[start]
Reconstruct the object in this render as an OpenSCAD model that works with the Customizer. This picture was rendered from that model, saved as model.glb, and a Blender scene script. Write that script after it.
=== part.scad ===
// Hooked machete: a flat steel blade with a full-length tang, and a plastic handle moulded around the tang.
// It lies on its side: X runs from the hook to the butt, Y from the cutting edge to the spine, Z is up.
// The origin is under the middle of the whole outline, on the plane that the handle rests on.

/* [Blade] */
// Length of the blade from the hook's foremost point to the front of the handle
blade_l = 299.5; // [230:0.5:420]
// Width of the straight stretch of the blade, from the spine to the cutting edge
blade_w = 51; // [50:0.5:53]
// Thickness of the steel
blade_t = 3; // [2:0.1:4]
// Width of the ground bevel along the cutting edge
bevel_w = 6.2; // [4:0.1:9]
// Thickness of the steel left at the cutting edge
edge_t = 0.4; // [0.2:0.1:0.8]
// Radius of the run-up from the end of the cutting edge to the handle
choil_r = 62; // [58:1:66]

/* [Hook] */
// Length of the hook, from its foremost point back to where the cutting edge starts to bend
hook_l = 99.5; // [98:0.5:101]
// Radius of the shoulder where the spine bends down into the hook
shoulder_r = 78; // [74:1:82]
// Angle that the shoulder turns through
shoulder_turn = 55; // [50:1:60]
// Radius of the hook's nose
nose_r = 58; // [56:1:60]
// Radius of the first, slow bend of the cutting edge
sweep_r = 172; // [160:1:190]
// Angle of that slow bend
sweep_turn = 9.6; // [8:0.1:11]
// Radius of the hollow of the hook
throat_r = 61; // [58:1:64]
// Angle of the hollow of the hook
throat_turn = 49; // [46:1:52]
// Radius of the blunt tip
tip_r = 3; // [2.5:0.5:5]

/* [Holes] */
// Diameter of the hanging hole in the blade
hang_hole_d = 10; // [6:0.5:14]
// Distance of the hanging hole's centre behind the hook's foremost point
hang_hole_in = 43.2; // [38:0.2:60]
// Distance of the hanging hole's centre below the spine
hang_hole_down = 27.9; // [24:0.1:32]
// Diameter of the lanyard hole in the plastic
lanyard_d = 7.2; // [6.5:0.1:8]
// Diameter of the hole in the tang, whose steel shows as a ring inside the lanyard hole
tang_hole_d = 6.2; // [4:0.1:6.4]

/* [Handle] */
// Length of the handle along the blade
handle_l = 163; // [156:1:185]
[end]
[start]
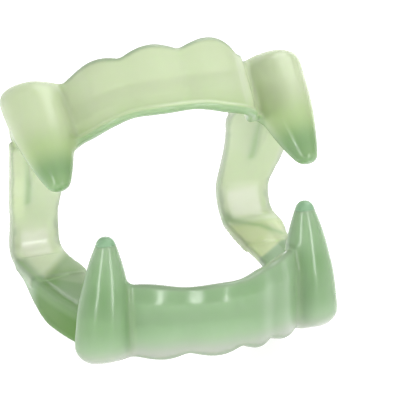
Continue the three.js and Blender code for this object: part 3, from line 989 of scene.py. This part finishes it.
[end]
[start]
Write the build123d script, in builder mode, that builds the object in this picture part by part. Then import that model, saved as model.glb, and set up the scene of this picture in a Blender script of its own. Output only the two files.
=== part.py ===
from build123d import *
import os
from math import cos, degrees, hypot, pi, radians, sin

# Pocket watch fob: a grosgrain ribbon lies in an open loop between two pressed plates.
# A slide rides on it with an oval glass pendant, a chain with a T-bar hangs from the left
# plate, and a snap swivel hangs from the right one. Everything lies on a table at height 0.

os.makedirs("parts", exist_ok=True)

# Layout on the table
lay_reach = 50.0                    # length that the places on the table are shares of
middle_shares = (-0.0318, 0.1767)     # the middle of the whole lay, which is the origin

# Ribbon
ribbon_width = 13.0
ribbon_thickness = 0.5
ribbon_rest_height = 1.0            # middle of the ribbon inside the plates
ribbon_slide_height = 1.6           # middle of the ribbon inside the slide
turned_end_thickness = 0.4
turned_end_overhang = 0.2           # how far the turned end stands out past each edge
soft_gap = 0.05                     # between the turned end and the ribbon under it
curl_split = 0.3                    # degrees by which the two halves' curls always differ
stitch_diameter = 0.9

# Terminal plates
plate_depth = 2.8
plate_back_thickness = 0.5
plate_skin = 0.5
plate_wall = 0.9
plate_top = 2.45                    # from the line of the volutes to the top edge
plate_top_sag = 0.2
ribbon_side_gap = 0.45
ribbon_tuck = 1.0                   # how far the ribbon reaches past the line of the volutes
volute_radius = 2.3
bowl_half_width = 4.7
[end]
● **AIM**
Give again, word for word, every line of the listing above from the one with "Reconstruct the object" to the one with "choil_r = 62; // [58:1:66]", both inclusive, and nothing beyond them.

● **ANSWER**
Reconstruct the object in this render as an OpenSCAD model that works with the Customizer. This picture was rendered from that model, saved as model.glb, and a Blender scene script. Write that script after it.
=== part.scad ===
// Hooked machete: a flat steel blade with a full-length tang, and a plastic handle moulded around the tang.
// It lies on its side: X runs from the hook to the butt, Y from the cutting edge to the spine, Z is up.
// The origin is under the middle of the whole outline, on the plane that the handle rests on.

/* [Blade] */
// Length of the blade from the hook's foremost point to the front of the handle
blade_l = 299.5; // [230:0.5:420]
// Width of the straight stretch of the blade, from the spine to the cutting edge
blade_w = 51; // [50:0.5:53]
// Thickness of the steel
blade_t = 3; // [2:0.1:4]
// Width of the ground bevel along the cutting edge
bevel_w = 6.2; // [4:0.1:9]
// Thickness of the steel left at the cutting edge
edge_t = 0.4; // [0.2:0.1:0.8]
// Radius of the run-up from the end of the cutting edge to the handle
choil_r = 62; // [58:1:66]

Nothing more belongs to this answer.